The question is not just about war and peace anymore. It’s about the soul of the global order. What happens when there’s no one left to mediate? What do we lose when we normalize the murder of activists, when neighbors speak through artillery rather than ambassadors, and when leaders are rewarded for defiance rather than dialogue? If the end of diplomacy is near, then so is the end of hope. And yet, even now, we see slivers of what might still be salvaged. Turkey’s shuttle diplomacy in the Middle East. China’s role in Iran-Saudi talks. Qatar’s backchannel with the Taliban. These aren’t perfect. But they are proof that the human instinct to negotiate endures, even in the shadows.

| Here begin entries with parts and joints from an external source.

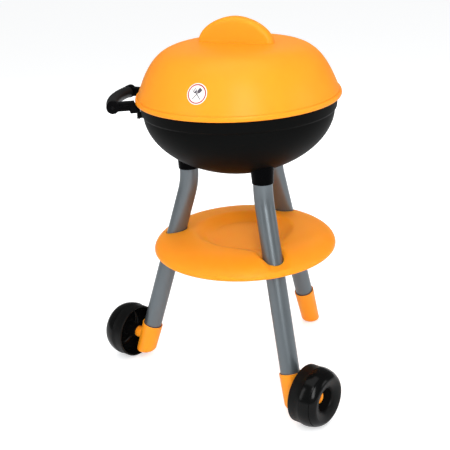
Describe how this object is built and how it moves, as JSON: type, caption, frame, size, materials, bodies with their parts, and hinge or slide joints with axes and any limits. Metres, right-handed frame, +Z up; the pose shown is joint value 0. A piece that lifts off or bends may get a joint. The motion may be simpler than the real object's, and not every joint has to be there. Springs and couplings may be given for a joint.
{
  "type": "toy barbecue grill",
  "caption": "Toy kettle barbecue with a domed lift-off lid, lift-out grate, splayed tube legs through a dished shelf, handle and rolling wheels.",
  "frame": {"origin": "on the ground, under the middle of the whole object's bounding box", "axes": "+Z up, +X along the two wheels' shared axle line towards the right wheel, +Y away from the wheels towards the plain foot"},
  "size_m": [0.503, 0.412, 0.673],
  "materials": {
    "lid_plastic": "orange moulded plastic, satin with soft moulding ripples",
    "shelf_plastic": "orange moulded plastic, satin",
    "cap_plastic": "orange moulded plastic, satin",
    "bowl_plastic": "black moulded plastic, matte",
    "grate_plastic": "black moulded plastic, matte",
    "socket_plastic": "black moulded plastic, glossy",
    "wheel_plastic": "black moulded plastic, semi-gloss",
    "arm_plastic": "black moulded plastic, semi-gloss",
    "grip_plastic": "black moulded plastic, satin",
    "leg_tube": "grey powder coat, satin",
    "screw_steel": "zinc-plated steel"
  },
  "bodies": {
    "base": {"bowl": "bowl_plastic", "leg_socket_right": "socket_plastic", "leg_socket_left": "socket_plastic", "leg_socket_plain": "socket_plastic", "leg_right": "leg_tube", "leg_left": "leg_tube", "leg_plain": "leg_tube", "shelf": "shelf_plastic", "foot_cap_right": "cap_plastic", "foot_cap_left": "cap_plastic", "foot_cap_plain": "cap_plastic", "handle_grip": "grip_plastic", "handle_arm_near": "arm_plastic", "handle_arm_far": "arm_plastic", "grip_screw_near": "screw_steel", "grip_screw_far": "screw_steel", "arm_screw_near": "screw_steel", "arm_screw_far": "screw_steel", "socket_screw_right": "screw_steel", "socket_screw_left": "screw_steel", "socket_screw_plain": "screw_steel"},
    "grate": {"grate": "grate_plastic"},
    "lid": {"lid": "lid_plastic"},
    "wheel_right": {"wheel_right": "wheel_plastic"},
    "wheel_left": {"wheel_left": "wheel_plastic"}
  },
  "joints": [
    {"name": "grate_lift", "type": "slide", "parent": "base", "child": "grate", "axis": [0, 0, 1], "range_m": [0, 0.035]},
    {"name": "lid_lift", "type": "slide", "parent": "base", "child": "lid", "axis": [0, 0, 1], "range_m": [0, 0.15]},
    {"name": "wheel_right_spin", "type": "hinge", "parent": "base", "child": "wheel_right", "pos_m": [0.226, -0.1279, 0.0528], "axis": [1, 0, 0], "continuous": true},
    {"name": "wheel_left_spin", "type": "hinge", "parent": "base", "child": "wheel_left", "pos_m": [-0.226, -0.1279, 0.0528], "axis": [1, 0, 0], "continuous": true}
  ]
}
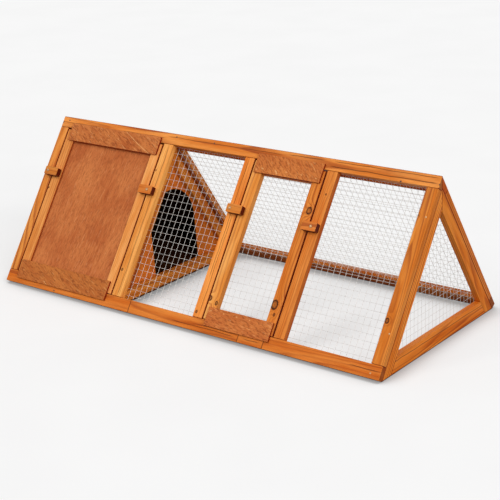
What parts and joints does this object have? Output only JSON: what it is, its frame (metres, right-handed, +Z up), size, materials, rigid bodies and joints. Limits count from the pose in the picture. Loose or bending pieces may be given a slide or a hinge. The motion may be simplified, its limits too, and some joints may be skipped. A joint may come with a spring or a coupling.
{
  "type": "outdoor rabbit run",
  "caption": "A-frame outdoor rabbit run of wooden frames and wire mesh, with a boarded sleeping area behind an arched doorway and two lift-off front doors held by turn buttons.",
  "frame": {"origin": "centre of the footprint, on the ground", "axes": "+X along the ridge towards the mesh end, +Y from the front with its doors to the back, +Z up"},
  "size_m": [1.18, 0.536, 0.4031],
  "materials": {
    "board": "satin stained softwood",
    "strip": "satin stained plywood strip",
    "ply": "matte stained plywood",
    "dark_ply": "matte stained plywood",
    "wire": "galvanised",
    "screw": "zinc plated"
  },
  "bodies": {
    "frame": {"front_top_rail": "board", "front_bottom_rail": "board", "front_left_stile": "board", "front_partition_stile": "board", "front_middle_stile": "board", "front_bay_stile": "board", "front_right_stile": "board", "front_middle_mesh": "wire", "front_right_mesh": "wire", "back_top_rail": "board", "back_bottom_rail": "board", "back_left_stile": "board", "back_partition_stile": "board", "back_right_stile": "board", "back_mesh": "wire", "back_panel": "ply", "right_end_front_leg": "board", "right_end_back_leg": "board", "right_end_cross_rail": "board", "right_end_mesh": "wire", "left_end_front_leg": "board", "left_end_back_leg": "board", "left_end_cross_rail": "board", "left_end_panel": "dark_ply", "partition_panel": "ply", "partition_front_batten": "board", "partition_back_batten": "board", "partition_bottom_batten": "board", "floor_panel": "dark_ply", "floor_left_batten": "board", "floor_partition_batten": "board", "house_left_screw": "screw", "house_right_screw": "screw", "mesh_left_screw": "screw", "mesh_right_screw": "screw"},
    "house_door": {"house_door_left_stile": "board", "house_door_right_stile": "board", "house_door_top_rail": "board", "house_door_bottom_rail": "board", "house_door_panel": "ply", "house_door_top_strip": "strip", "house_door_bottom_strip": "strip"},
    "mesh_door": {"mesh_door_left_stile": "board", "mesh_door_right_stile": "board", "mesh_door_top_rail": "board", "mesh_door_bottom_rail": "board", "mesh_door_mesh": "wire", "mesh_door_top_strip": "strip", "mesh_door_bottom_strip": "strip"},
    "house_left_button": {"house_left_button": "board"},
    "house_right_button": {"house_right_button": "board"},
    "mesh_left_button": {"mesh_left_button": "board"},
    "mesh_right_button": {"mesh_right_button": "board"}
  },
  "joints": [
    {"name": "house_door_lift", "type": "slide", "parent": "frame", "child": "house_door", "axis": [0, -0.8271, 0.5621], "range_m": [0, 0.3]},
    {"name": "mesh_door_lift", "type": "slide", "parent": "frame", "child": "mesh_door", "axis": [0, -0.8271, 0.5621], "range_m": [0, 0.3]},
    {"name": "house_left_turn", "type": "hinge", "parent": "frame", "child": "house_left_button", "pos_m": [-0.567, -0.09061, 0.27002], "axis": [0, -0.8271, 0.5621], "range_deg": [-90, 90]},
    {"name": "house_right_turn", "type": "hinge", "parent": "frame", "child": "house_right_button", "pos_m": [-0.208, -0.09094, 0.26952], "axis": [0, -0.8271, 0.5621], "range_deg": [-90, 90]},
    {"name": "mesh_left_turn", "type": "hinge", "parent": "frame", "child": "mesh_left_button", "pos_m": [0.0645, -0.09398, 0.26506], "axis": [0, -0.8271, 0.5621], "range_deg": [-90, 90]},
    {"name": "mesh_right_turn", "type": "hinge", "parent": "frame", "child": "mesh_right_button", "pos_m": [0.3065, -0.09758, 0.25976], "axis": [0, -0.8271, 0.5621], "range_deg": [-90, 90]}
  ]
}
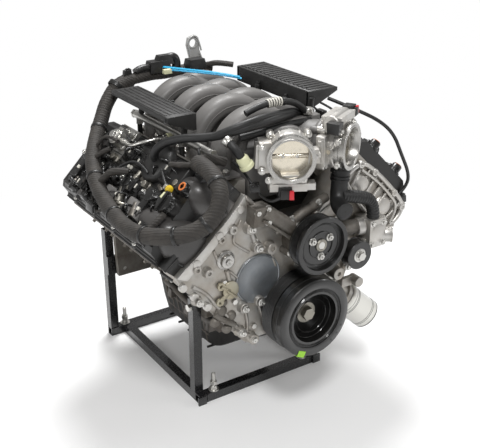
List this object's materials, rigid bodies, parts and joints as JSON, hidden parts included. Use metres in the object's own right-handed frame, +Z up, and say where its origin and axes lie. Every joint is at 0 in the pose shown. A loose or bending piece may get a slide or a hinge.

The world stands on a precipice. We are not yet in total collapse. But we are in decay. And decay is more dangerous than destruction, because it fools us into thinking we still have time. Diplomacy is not dead. But it is dying. And like any dying language, it can only be saved if we speak it, urgently, honestly, and everywhere. Let this be a call to the diplomats who still believe in quiet power. To the citizens who understand that peace is more than the absence of war. To the world leaders who still remember that history does not remember warmongers fondly.
Diplomacy is collapsing not in silence, but in screams: of missiles, repression, and murdered dissent. War has become a language: spoken when diplomacy fails or is faked. The international system is crumbling: treaties mean less, law even less than that. India’s growing impunity: in international water policy and extraterritorial killings shows how global silence emboldens rogue behavior. The future is not preordained: but it is rapidly closing its diplomatic windows. We must act: before the last phone call goes unanswered.
In a world on fire, the whisper of diplomacy may be the only thing that can save us. And we are fast running out of whispers.